Wir suchen aber Deckschichten von 1.200 bis 1.500 Meter. Allerdings werden diese Karbonschichten an den Rändern des Münsterlandes ­ sowohl nördlich, südlich als auch östlich ­ aufgefaltet. Die Kräfte der Erdgeschichte haben dort mehr oder weniger das Unterste nach oben gekehrt und damit im Endeffekt auch viel größere Wegsamkeiten geschaffen. Das sieht man auf geologischen Karten sehr schön. Es gibt kein flächenhaftes Grün, sondern die Karten sind sehr schön bunt. Das heißt aber einfach nur, dass ­ ohne jetzt im Einzelnen darauf einzugehen ­ alle möglichen Schichten durcheinandergewirbelt worden sind.

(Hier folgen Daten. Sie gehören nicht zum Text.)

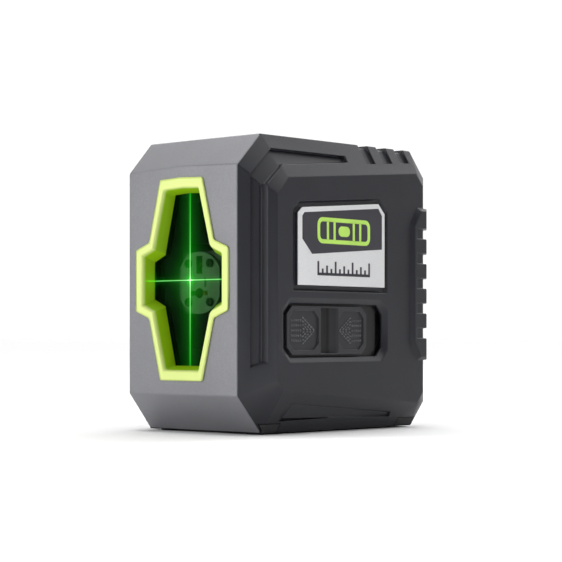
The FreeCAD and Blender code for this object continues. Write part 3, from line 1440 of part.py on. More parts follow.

Dann gibt es noch eine relativ aktive tektonische Zone. Dabei handelt es sich praktisch um das gesamte Niederrheingebiet. Vor allen Dingen haben wir in der Kölner Bucht natürliche tektonische Vorgänge ­ bis hin zu Erdbeben der Magnitude 6. Weiter gibt es viel weniger undurchlässige oder abdeckende Deckschichten. Die geologische Struktur der Niederrheinischen Bucht unterscheidet sich sehr von den beiden anderen Einheiten. Von daher kann man keine Prozentwerte in Bezug auf Undichtigkeit angeben. Man muss einfach damit rechnen. Es gibt Gebiete, wo man sehr damit rechnen muss, aber auch Gebiete, wo man weniger damit rechnen muss.